- MATERIAL PROVIDED -
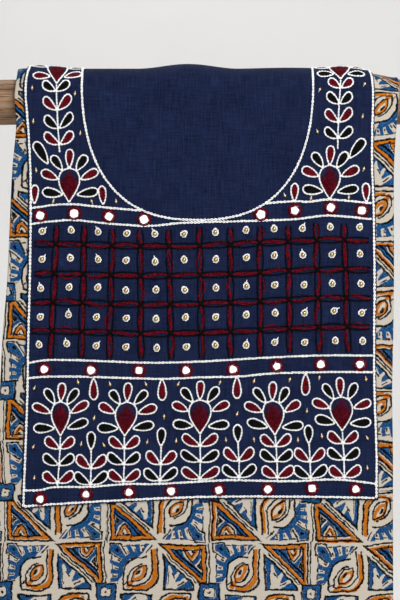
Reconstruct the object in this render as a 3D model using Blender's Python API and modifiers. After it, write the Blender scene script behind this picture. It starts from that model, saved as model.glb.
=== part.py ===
"""A kalamkari cloth folded in three, hung over a round wooden bar, with an embroidered yoke panel on it.

The bar runs along X, from its left end face at the origin. The cloth hangs over it: -Y is the front.
Everything on the cloth is placed by two lengths:
  across  X measured from the cloth's middle,
  down    the length along the outer cloth from the crest over the bar, positive down the front.
"""
from math import cos, pi, radians, sin

import bmesh
import bpy
from mathutils import Vector

# The bar
BAR_LENGTH = 0.600
BAR_RADIUS = 0.0235
BAR_SIDES = 64

# The cloths
CLOTH_MIDDLE = BAR_LENGTH / 2
CLOTH_THICKNESS = 0.0012
SEAT_GAP = 0.0005            # between the bar and the innermost layer
PANEL_GAP = 0.0003           # between the kalamkari cloth and the yoke panel
CREST_SPACING = 0.0036       # between the middles of neighbouring layers over the bar
HANG_SPACING = 0.0022        # the same, where the layers hang
OUTER_RADIUS = 0.0345        # of the outer cloth over the bar, which the lengths down are measured on
QUARTER = OUTER_RADIUS * pi / 2
CREST_REACH = 0.085          # how far down the layers take to close from one spacing to the other

# The hems: the length down where each is shortest, where that lies across, and its bow to both sides
HEMS = {
    "front_hem": {"down": 0.5950, "shortest_at": 0.070, "bow": 0.110},
    "panel_hem": {"down": 0.4546, "shortest_at": 0.070, "bow": 0.167},
    "panel_back_hem": {"down": -0.1650, "shortest_at": 0.000, "bow": -0.060},
    "back_hem": {"down": -0.5560, "shortest_at": -0.040, "bow": -0.080},
}

# Where the folded layers end, across
INNER_FOLD = 0.160           # the fold between the middle and the innermost layer
INNER_EDGE_INSET = 0.010     # the innermost layer's free edge, from the outer fold
FLAP_START = 0.160           # from here the outer layer slopes down to the bar
FLAT_STRIP = 0.0065          # the strip that lies flat on the bar, beside its free edge

# The outlines: how far across each edge lies at each length down
EDGE_COLUMNS = ("down", "cloth_left", "panel_left", "panel_right", "cloth_right")
EDGES = (
    (-0.600, -0.1930, -0.1750, 0.1770, 0.1945),
    (-0.160, -0.1890, -0.1735, 0.1760, 0.1950),
    (-0.054, -0.1875, -0.1755, 0.1765, 0.1985),
    (0.000, -0.1850, -0.1740, 0.1725, 0.1998),
    (0.020, -0.1840, -0.1755, 0.1745, 0.2003),
    (0.036, -0.1848, -0.1772, 0.1752, 0.2003),
    (0.054, -0.1858, -0.1770, 0.1755, 0.1998),
    (0.080, -0.1840, -0.1750, 0.1748, 0.1975),
    (0.120, -0.1876, -0.1728, 0.1745, 0.1950),
    (0.160, -0.1897, -0.1723, 0.1760, 0.1948),
    (0.235, -0.1930, -0.1732, 0.1770, 0.1948),
    (0.290, -0.1975, -0.1745, 0.1765, 0.1941),
    (0.345, -0.2005, -0.1755, 0.1768, 0.1930),
    (0.410, -0.2045, -0.1777, 0.1790, 0.1938),
    (0.460, -0.2075, -0.1795, 0.1790, 0.1940),
    (0.610, -0.2165, -0.1820, 0.1790, 0.1945),
)

# Loose air under the outer layer along the crest, as (middle across, half width, height)
PUFFS = (
    (-0.160, 0.045, 0.0028),
    (-0.012, 0.052, 0.0048),
    (0.090, 0.060, 0.0010),
    (0.145, 0.030, 0.0020),
)

# Soft waves that push the hanging cloth out and in, as (depth, length across, lean, phase)
WAVES = (
    (0.0011, 0.230, 0.35, 0.4),
    (0.0008, 0.160, -0.55, 2.1),
)
WAVE_START = 0.070
WAVE_FULL = 0.330

# The rows of points down the cloth and the columns across it
FRONT_ROWS = ("front_hem", 0.555, 0.505, "panel_hem", 0.410, 0.360, 0.310, 0.260, 0.210, 0.160, 0.120, 0.085)
CREST_STEP_DEG = 15
BACK_ROWS = (-0.085, -0.125, "panel_back_hem", -0.220, -0.300, -0.380, -0.460, "back_hem")
COLUMN_PITCH = 0.020
OUTER_COLUMN = 0.160
INNER_LAYER_COLUMNS = 9
FOLD_ANGLES = (45, 90, 135)

# The mirrors, in three bands of eight
MIRROR_RADIUS = 0.0052
MIRROR_THICKNESS = 0.0010
MIRROR_GAP = 0.0004
MIRROR_SIDES = 12
MIRROR_BANDS = {
    "upper": {
        "across": (-0.160, -0.126, -0.091, -0.056, 0.061, 0.095, 0.131, 0.162),
        "down": (0.171, 0.169, 0.172, 0.175, 0.170, 0.166, 0.163, 0.166),
    },
    "middle": {
        "across": (-0.156, -0.109, -0.061, -0.014, 0.033, 0.077, 0.121, 0.160),
        "down": (0.325, 0.326, 0.326, 0.326, 0.325, 0.322, 0.320, 0.320),
    },
    "lower": {
        "across": (-0.160, -0.114, -0.071, -0.029, 0.019, 0.068, 0.112, 0.156),
        "down": (0.455, 0.450, 0.448, 0.447, 0.446, 0.445, 0.444, 0.445),
    },
}

# Colour, roughness and metallic value of each material
FINISHES = {
    "weathered_wood": ((0.23, 0.145, 0.085), 0.70, 0.0),
    "kalamkari_cotton": ((0.56, 0.50, 0.40), 0.90, 0.0),
    "navy_cotton": ((0.012, 0.020, 0.055), 0.90, 0.0),
    "mirror_glass": ((0.85, 0.86, 0.87), 0.08, 1.0),
}


def ease(value, start, end):
    """Rise smoothly from 0 at start to 1 at end."""
    share = min(max((value - start) / (end - start), 0.0), 1.0)
    return share * share * (3.0 - 2.0 * share)


def edge(name, down):
    """How far across the named edge lies at a length down."""
    column = EDGE_COLUMNS.index(name)
    for above, below in zip(EDGES, EDGES[1:]):
        if down <= below[0]:
            share = max((down - above[0]) / (below[0] - above[0]), 0.0)
            return above[column] + share * (below[column] - above[column])
    return EDGES[-1][column]


def row_down(row, across):
    """The length down of a row at a place across: a hem bows a little, and any other row is even."""
    if row not in HEMS:
        return row
    hem = HEMS[row]
    return hem["down"] + hem["bow"] * (across - hem["shortest_at"]) ** 2


def crest_weight(down):
    """1 over the bar, falling to 0 where the layers hang close together."""
    return 1.0 - ease(abs(down), 0.0, CREST_REACH)


def puff(across):
    """Height of the loose air under the outer layer."""
    total = 0.0
    for middle, half_width, height in PUFFS:
        share = min(abs(across - middle) / half_width, 1.0)
        total += height * 0.5 * (1.0 + cos(pi * share))
    return total


def wave(across, down):
    """How far the hanging cloth stands out from a plain fall."""
    total = 0.0
    for depth, length_across, lean, phase in WAVES:
        total += depth * sin(2.0 * pi * (across + lean * down) / length_across + phase)
    return total * ease(abs(down), WAVE_START, WAVE_FULL)


def flap(across, down):
    """How far the outer layer has come down to the bar beside its free right edge: 0 is up and 1 is down."""
    landed = edge("cloth_right", down) - FLAT_STRIP
    return min(max((across - FLAP_START) / (landed - FLAP_START), 0.0), 1.0)


def layer_height(layer, across, down):
    """Height of a layer's middle over the bar: 0 is the innermost layer and 2 the outer one."""
    resting = SEAT_GAP + CLOTH_THICKNESS / 2
    weight = crest_weight(down)
    spacing = HANG_SPACING + (CREST_SPACING - HANG_SPACING) * weight
    height = resting + layer * spacing + puff(across) * weight * layer / 2
    if layer == 2:
        height += (resting - height) * flap(across, down)
    return height


def place(across, down, height):
    """The point at a height over the bar: round its top, then straight down."""
    turned = min(max(down, -QUARTER), QUARTER) / OUTER_RADIUS
    reach = BAR_RADIUS + height
    fallen = max(abs(down) - QUARTER, 0.0)
    side = -1.0 if down > 0.0 else 1.0
    return Vector((
        CLOTH_MIDDLE + across,
        -reach * sin(turned) + side * wave(across, down),
        reach * cos(turned) - fallen,
    ))


def rows_between(first, last):
    """The rows from one named hem to another, over the crest."""
    crest = [OUTER_RADIUS * radians(angle) for angle in range(90, -91, -CREST_STEP_DEG)]
    rows = [*FRONT_ROWS, *crest, *BACK_ROWS]
    return rows[rows.index(first):rows.index(last) + 1]


def outer_columns():
    """The evenly spaced columns of the outer layer, from right to left."""
    count = round(2 * OUTER_COLUMN / COLUMN_PITCH)
    return [OUTER_COLUMN - COLUMN_PITCH * step for step in range(count + 1)]


def fold_points(middle_across, first_layer, second_layer, side, down):
    """The points round a fold between two layers, on the side given by a sign."""
    first = layer_height(first_layer, middle_across, down)
    second = layer_height(second_layer, middle_across, down)
    middle, radius = (first + second) / 2, (first - second) / 2
    return [
        (middle_across + side * radius * sin(radians(angle)), middle + radius * cos(radians(angle)))
        for angle in FOLD_ANGLES
    ]


def folded_section(down):
    """The back-and-forth section of the three layers, as points (across, height)."""
    left = edge("cloth_left", down)
    fold_radius = (layer_height(2, left, down) - layer_height(1, left, down)) / 2
    left_fold = left + fold_radius
    right = edge("cloth_right", down)
    outer = [right, right - FLAT_STRIP, edge("panel_right", down), *outer_columns()]
    outer += [edge("panel_left", down), left_fold]
    steps = [step / (INNER_LAYER_COLUMNS - 1) for step in range(INNER_LAYER_COLUMNS)]
    free_edge = left + INNER_EDGE_INSET
    middle = [left_fold + step * (INNER_FOLD - left_fold) for step in steps]
    inner = [INNER_FOLD + step * (free_edge - INNER_FOLD) for step in steps]
    return (
        [(across, layer_height(2, across, down)) for across in outer]
        + fold_points(left_fold, 2, 1, -1, down)
        + [(across, layer_height(1, across, down)) for across in middle]
        + fold_points(INNER_FOLD, 1, 0, 1, down)
        + [(across, layer_height(0, across, down)) for across in inner]
    )


def panel_section(down):
    """The yoke panel's section, which lies on the outer layer."""
    columns = [edge("panel_right", down), *outer_columns(), edge("panel_left", down)]
    lift = CLOTH_THICKNESS + PANEL_GAP
    return [(across, layer_height(2, across, down) + lift) for across in columns]


def sheet_rows(section, first, last):
    """The points of a sheet, row by row from its front hem to its back hem."""
    return [
        [place(across, row_down(row, across), height) for across, height in section(row_down(row, 0.0))]
        for row in rows_between(first, last)
    ]


def material(name):
    """The named finish as a Principled material."""
    colour, roughness, metallic = FINISHES[name]
    made = bpy.data.materials.new(name)
    made.use_nodes = True
    shader = made.node_tree.nodes["Principled BSDF"]
    shader.inputs["Base Color"].default_value = (*colour, 1.0)
    shader.inputs["Roughness"].default_value = roughness
    shader.inputs["Metallic"].default_value = metallic
    made.diffuse_color = (*colour, 1.0)
    return made


def sheet(name, rows, finish, collection):
    """A cloth: an open grid through the rows of points, given its thickness by Solidify."""
    grid = bmesh.new()
    points = [[grid.verts.new(point) for point in row] for row in rows]
    for upper, lower in zip(points, points[1:]):
        for a, b, c, d in zip(upper, upper[1:], lower[1:], lower):
            grid.faces.new((a, b, c, d))
    grid.normal_update()
    mesh = bpy.data.meshes.new(name)
    grid.to_mesh(mesh)
    grid.free()
    mesh.shade_smooth()
    cloth = bpy.data.objects.new(name, mesh)
    mesh.materials.append(finish)
    collection.objects.link(cloth)
    solidify = cloth.modifiers.new("thickness", "SOLIDIFY")
    solidify.thickness = CLOTH_THICKNESS
    solidify.offset = 0.0
    solidify.use_even_offset = True
    return cloth


def adopt(name, finish, collection):
    """Name the object just added, give it a material and move it to the part's collection."""
    added = bpy.context.object
    added.name = name
    added.data.name = name
    added.data.materials.append(finish)
    for home in list(added.users_collection):
        home.objects.unlink(added)
    collection.objects.link(added)
    return added


def bar(finish, collection):
    """The plain round bar along X."""
    bpy.ops.mesh.primitive_cylinder_add(
        vertices=BAR_SIDES, radius=BAR_RADIUS, depth=BAR_LENGTH,
        location=(BAR_LENGTH / 2, 0.0, 0.0), rotation=(0.0, pi / 2, 0.0))
    pole = adopt("bar", finish, collection)
    pole.data.shade_smooth()
    pole.data.set_sharp_from_angle(angle=radians(40))


def mirror(name, across, down, finish, collection):
    """A small round mirror that lies just over the panel, facing the way the panel does there."""
    panel_face = layer_height(2, across, down) + 1.5 * CLOTH_THICKNESS + PANEL_GAP
    seat = place(across, down, panel_face)
    step = 0.004
    to_right = place(across + step, down, panel_face) - place(across - step, down, panel_face)
    to_foot = place(across, down + step, panel_face) - place(across, down - step, panel_face)
    outward = to_right.cross(-to_foot).normalized()
    bpy.ops.mesh.primitive_cylinder_add(
        vertices=MIRROR_SIDES, radius=MIRROR_RADIUS, depth=MIRROR_THICKNESS,
        location=seat + outward * (MIRROR_GAP + MIRROR_THICKNESS / 2),
        rotation=outward.to_track_quat("Z", "Y").to_euler())
    adopt(name, finish, collection)


def main():
    for old in list(bpy.data.objects):
        bpy.data.objects.remove(old)
    part = bpy.data.collections.new("embroidered_kalamkari_cloth")
    bpy.context.scene.collection.children.link(part)
    finishes = {name: material(name) for name in FINISHES}

    bar(finishes["weathered_wood"], part)
    cloth_rows = sheet_rows(folded_section, "front_hem", "back_hem")
    sheet("kalamkari_cloth", cloth_rows, finishes["kalamkari_cotton"], part)
    panel_rows = sheet_rows(panel_section, "panel_hem", "panel_back_hem")
    sheet("yoke_panel", panel_rows, finishes["navy_cotton"], part)
    for band, places in MIRROR_BANDS.items():
        for number, (across, down) in enumerate(zip(places["across"], places["down"]), 1):
            mirror(f"mirror_{band}_{number}", across, down, finishes["mirror_glass"], part)


main()
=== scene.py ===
from math import cos, hypot, pi, radians, sin
from random import Random

import bpy
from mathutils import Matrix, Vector


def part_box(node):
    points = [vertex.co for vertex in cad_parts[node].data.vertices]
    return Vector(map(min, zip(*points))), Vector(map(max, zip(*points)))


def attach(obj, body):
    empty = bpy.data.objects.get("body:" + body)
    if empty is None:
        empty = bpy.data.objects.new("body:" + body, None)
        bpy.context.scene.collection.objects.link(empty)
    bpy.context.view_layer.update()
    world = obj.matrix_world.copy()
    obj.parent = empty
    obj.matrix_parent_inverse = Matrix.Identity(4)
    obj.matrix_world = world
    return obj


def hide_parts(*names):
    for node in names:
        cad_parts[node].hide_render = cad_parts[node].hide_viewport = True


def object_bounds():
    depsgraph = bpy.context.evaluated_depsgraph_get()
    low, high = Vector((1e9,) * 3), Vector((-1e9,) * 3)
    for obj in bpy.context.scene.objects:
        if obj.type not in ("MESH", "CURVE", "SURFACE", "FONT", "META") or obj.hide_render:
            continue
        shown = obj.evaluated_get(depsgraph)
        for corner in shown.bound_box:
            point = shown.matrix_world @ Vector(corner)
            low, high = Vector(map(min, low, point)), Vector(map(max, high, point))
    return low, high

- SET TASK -
Repeat, unchanged, every line from the one that contains "material(name) for name" to the one that contains "if empty is", including both, and no other line.

- RESULT OF THE EXERCISE -
    finishes = {name: material(name) for name in FINISHES}

    bar(finishes["weathered_wood"], part)
    cloth_rows = sheet_rows(folded_section, "front_hem", "back_hem")
    sheet("kalamkari_cloth", cloth_rows, finishes["kalamkari_cotton"], part)
    panel_rows = sheet_rows(panel_section, "panel_hem", "panel_back_hem")
    sheet("yoke_panel", panel_rows, finishes["navy_cotton"], part)
    for band, places in MIRROR_BANDS.items():
        for number, (across, down) in enumerate(zip(places["across"], places["down"]), 1):
            mirror(f"mirror_{band}_{number}", across, down, finishes["mirror_glass"], part)


main()
=== scene.py ===
from math import cos, hypot, pi, radians, sin
from random import Random

import bpy
from mathutils import Matrix, Vector


def part_box(node):
    points = [vertex.co for vertex in cad_parts[node].data.vertices]
    return Vector(map(min, zip(*points))), Vector(map(max, zip(*points)))


def attach(obj, body):
    empty = bpy.data.objects.get("body:" + body)
    if empty is None:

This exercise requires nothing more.